**CAD and scene scripts**
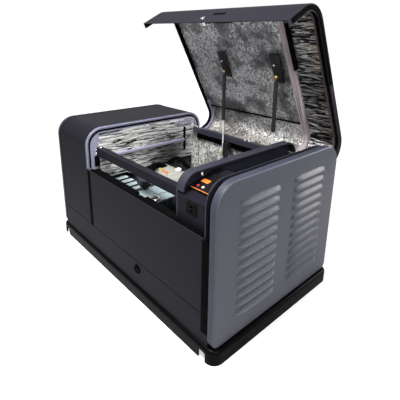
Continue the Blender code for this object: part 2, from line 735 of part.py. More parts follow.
def partition():
    """Wall between the engine bay and the controls, with a rolled top."""
    inset = PARTITION_INSET

    def section(extra, foot):
        bend = PARTITION_RADIUS - extra
        front, rear, top = FRONT + inset + extra, REAR - inset - extra, BODY_TOP - inset - extra
        line = [(front, foot)] + arc(front + bend, top - bend, bend, 180, 90, 6)
        return line + arc(rear - bend, top - bend, bend, 90, 0, 6) + [(rear, foot)]

    wall = extrude("partition", [section(0.0, FLOOR)], "X",
                   PARTITION_X, PARTITION_X + PARTITION_PLATE, CHARCOAL)
    shoulder = BODY_TOP - inset - PARTITION_RADIUS
    roll = section(0.0001, shoulder) + section(PARTITION_ROLL_WALL, shoulder)[::-1]
    fuse(wall, extrude("roll", [roll], "X", PARTITION_X + PARTITION_PLATE / 2,
                       PARTITION_X + PARTITION_ROLL))
    room = 0.002
    cut(wall, box("rail_notch", (PARTITION_X - 0.1, RAIL_FRONT_Y - room, RAIL_TOP - RAIL_HEIGHT - room),
                  (PARTITION_X + 0.1, REAR, RAIL_TOP + room)))
    return wall


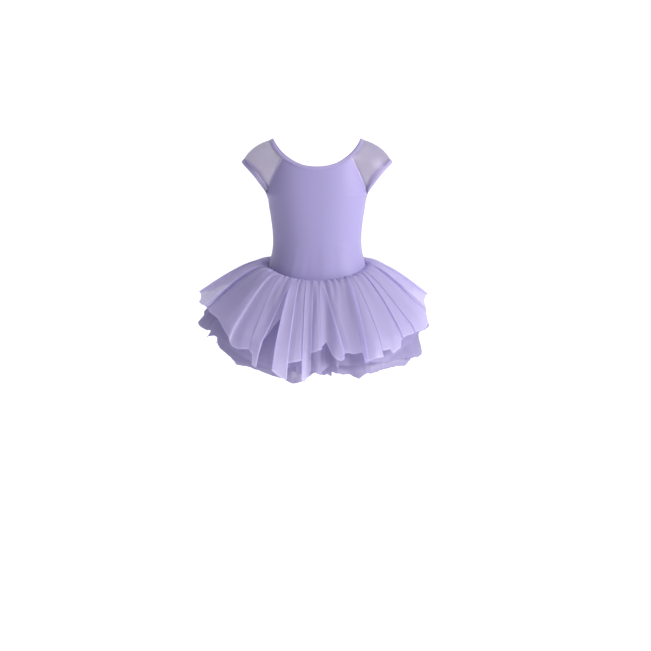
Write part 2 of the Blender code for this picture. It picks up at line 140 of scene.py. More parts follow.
CREASES_BACK = (
    (-0.060, -0.136, 0.030, 0.0080, -44.0, 0.0003),
    (0.059, -0.137, 0.030, 0.0080, 45.0, 0.0003),
    (-0.020, -0.186, 0.042, 0.0065, 6.0, -0.0008),
    (0.015, -0.197, 0.044, 0.0065, -5.0, 0.0007),
    (-0.010, -0.207, 0.040, 0.0065, 3.0, -0.0007),
    (0.052, -0.178, 0.026, 0.0055, -16.0, -0.0005),
    (-0.053, -0.176, 0.026, 0.0055, 15.0, 0.0004),
    (0.000, -0.110, 0.040, 0.0080, 90.0, -0.0006),
    (0.026, -0.232, 0.022, 0.0055, 84.0, 0.0005),
    (-0.031, -0.230, 0.024, 0.0055, 98.0, -0.0005),
)

# Tulle layers
LAYER_COLUMNS = (
    "front_out", "front_down", "front_lift",
    "side_out", "side_down", "side_lift",
    "back_out", "back_down", "back_lift",
)
LAYERS = (
    (0.1220, 0.1130, 0.0140, 0.1270, 0.0660, 0.0230, 0.1220, 0.0640, 0.0300),
    (0.1130, 0.1320, 0.0090, 0.1250, 0.1060, 0.0130, 0.1190, 0.1080, 0.0160),
    (0.1020, 0.1470, 0.0040, 0.1140, 0.1420, 0.0060, 0.1120, 0.1420, 0.0060),
    (0.0900, 0.1600, 0.0000, 0.1040, 0.1610, 0.0000, 0.1020, 0.1610, 0.0000),
)
SIDE_LEAN = 0.06
WAIST_SEAM_GAP = 0.0005
LAYER_STEP = 0.0015
LAYER_DROP = 0.0003
LIFT_AT = 0.15
BELLY_AT = (0.60, 0.42)
GATHER_WAVES = 24
GATHER_HEIGHT_AT_SEAM = 0.0008
GATHER_START = 0.10
GATHER_HEIGHT_AT_HEM = (0.0080, 0.0075, 0.0070, 0.0060)
GATHER_GROWTH = 1.3
GATHER_DRIFT = 0.35
HEM_UNEVENNESS = 0.035
# The largest folds, with the columns azimuth, half_width, height, the first two in degrees
LARGE_FOLDS = (
    (-100.0, 16.0, 0.010),
    (-76.0, 12.0, -0.012),
    (-52.0, 15.0, 0.010),
    (-22.0, 9.0, 0.008),
    (8.0, 7.0, -0.010),
    (34.0, 12.0, 0.008),
    (63.0, 12.0, -0.009),
    (92.0, 16.0, 0.010),
    (128.0, 14.0, -0.008),
    (163.0, 14.0, 0.009),
    (-135.0, 14.0, -0.008),
)

# Puckers below the seam, with the columns waves, height, peak, faded, left: waves round the waist,
# height, shares of the length where they are highest and have faded, and how much is left there
PUCKERS = (
    (43, 0.0011, 0.08, 0.34, 0.14),
    (71, 0.0012, 0.05, 0.21, 0.06),
    (127, 0.0009, 0.03, 0.12, 0.00),
)
WAVES_KEPT = 0.17
LOWER_WAVES_KEPT = 0.22
LARGE_KEPT = 0.60
LOWER_FOLDS = 0.16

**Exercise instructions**
Quote the data above in full, changing nothing.

**Result of the task**
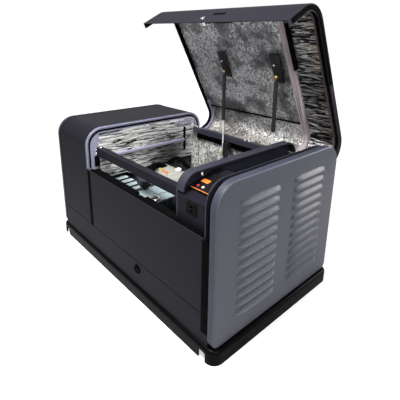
Continue the Blender code for this object: part 2, from line 735 of part.py. More parts follow.
def partition():
    """Wall between the engine bay and the controls, with a rolled top."""
    inset = PARTITION_INSET

    def section(extra, foot):
        bend = PARTITION_RADIUS - extra
        front, rear, top = FRONT + inset + extra, REAR - inset - extra, BODY_TOP - inset - extra
        line = [(front, foot)] + arc(front + bend, top - bend, bend, 180, 90, 6)
        return line + arc(rear - bend, top - bend, bend, 90, 0, 6) + [(rear, foot)]

    wall = extrude("partition", [section(0.0, FLOOR)], "X",
                   PARTITION_X, PARTITION_X + PARTITION_PLATE, CHARCOAL)
    shoulder = BODY_TOP - inset - PARTITION_RADIUS
    roll = section(0.0001, shoulder) + section(PARTITION_ROLL_WALL, shoulder)[::-1]
    fuse(wall, extrude("roll", [roll], "X", PARTITION_X + PARTITION_PLATE / 2,
                       PARTITION_X + PARTITION_ROLL))
    room = 0.002
    cut(wall, box("rail_notch", (PARTITION_X - 0.1, RAIL_FRONT_Y - room, RAIL_TOP - RAIL_HEIGHT - room),
                  (PARTITION_X + 0.1, REAR, RAIL_TOP + room)))
    return wall


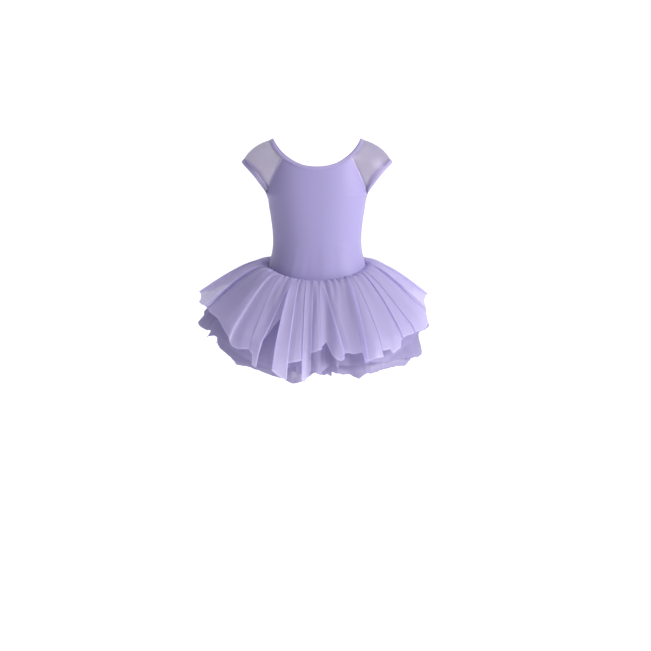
Write part 2 of the Blender code for this picture. It picks up at line 140 of scene.py. More parts follow.
CREASES_BACK = (
    (-0.060, -0.136, 0.030, 0.0080, -44.0, 0.0003),
    (0.059, -0.137, 0.030, 0.0080, 45.0, 0.0003),
    (-0.020, -0.186, 0.042, 0.0065, 6.0, -0.0008),
    (0.015, -0.197, 0.044, 0.0065, -5.0, 0.0007),
    (-0.010, -0.207, 0.040, 0.0065, 3.0, -0.0007),
    (0.052, -0.178, 0.026, 0.0055, -16.0, -0.0005),
    (-0.053, -0.176, 0.026, 0.0055, 15.0, 0.0004),
    (0.000, -0.110, 0.040, 0.0080, 90.0, -0.0006),
    (0.026, -0.232, 0.022, 0.0055, 84.0, 0.0005),
    (-0.031, -0.230, 0.024, 0.0055, 98.0, -0.0005),
)

# Tulle layers
LAYER_COLUMNS = (
    "front_out", "front_down", "front_lift",
    "side_out", "side_down", "side_lift",
    "back_out", "back_down", "back_lift",
)
LAYERS = (
    (0.1220, 0.1130, 0.0140, 0.1270, 0.0660, 0.0230, 0.1220, 0.0640, 0.0300),
    (0.1130, 0.1320, 0.0090, 0.1250, 0.1060, 0.0130, 0.1190, 0.1080, 0.0160),
    (0.1020, 0.1470, 0.0040, 0.1140, 0.1420, 0.0060, 0.1120, 0.1420, 0.0060),
    (0.0900, 0.1600, 0.0000, 0.1040, 0.1610, 0.0000, 0.1020, 0.1610, 0.0000),
)
SIDE_LEAN = 0.06
WAIST_SEAM_GAP = 0.0005
LAYER_STEP = 0.0015
LAYER_DROP = 0.0003
LIFT_AT = 0.15
BELLY_AT = (0.60, 0.42)
GATHER_WAVES = 24
GATHER_HEIGHT_AT_SEAM = 0.0008
GATHER_START = 0.10
GATHER_HEIGHT_AT_HEM = (0.0080, 0.0075, 0.0070, 0.0060)
GATHER_GROWTH = 1.3
GATHER_DRIFT = 0.35
HEM_UNEVENNESS = 0.035
# The largest folds, with the columns azimuth, half_width, height, the first two in degrees
LARGE_FOLDS = (
    (-100.0, 16.0, 0.010),
    (-76.0, 12.0, -0.012),
    (-52.0, 15.0, 0.010),
    (-22.0, 9.0, 0.008),
    (8.0, 7.0, -0.010),
    (34.0, 12.0, 0.008),
    (63.0, 12.0, -0.009),
    (92.0, 16.0, 0.010),
    (128.0, 14.0, -0.008),
    (163.0, 14.0, 0.009),
    (-135.0, 14.0, -0.008),
)

# Puckers below the seam, with the columns waves, height, peak, faded, left: waves round the waist,
# height, shares of the length where they are highest and have faded, and how much is left there
PUCKERS = (
    (43, 0.0011, 0.08, 0.34, 0.14),
    (71, 0.0012, 0.05, 0.21, 0.06),
    (127, 0.0009, 0.03, 0.12, 0.00),
)
WAVES_KEPT = 0.17
LOWER_WAVES_KEPT = 0.22
LARGE_KEPT = 0.60
LOWER_FOLDS = 0.16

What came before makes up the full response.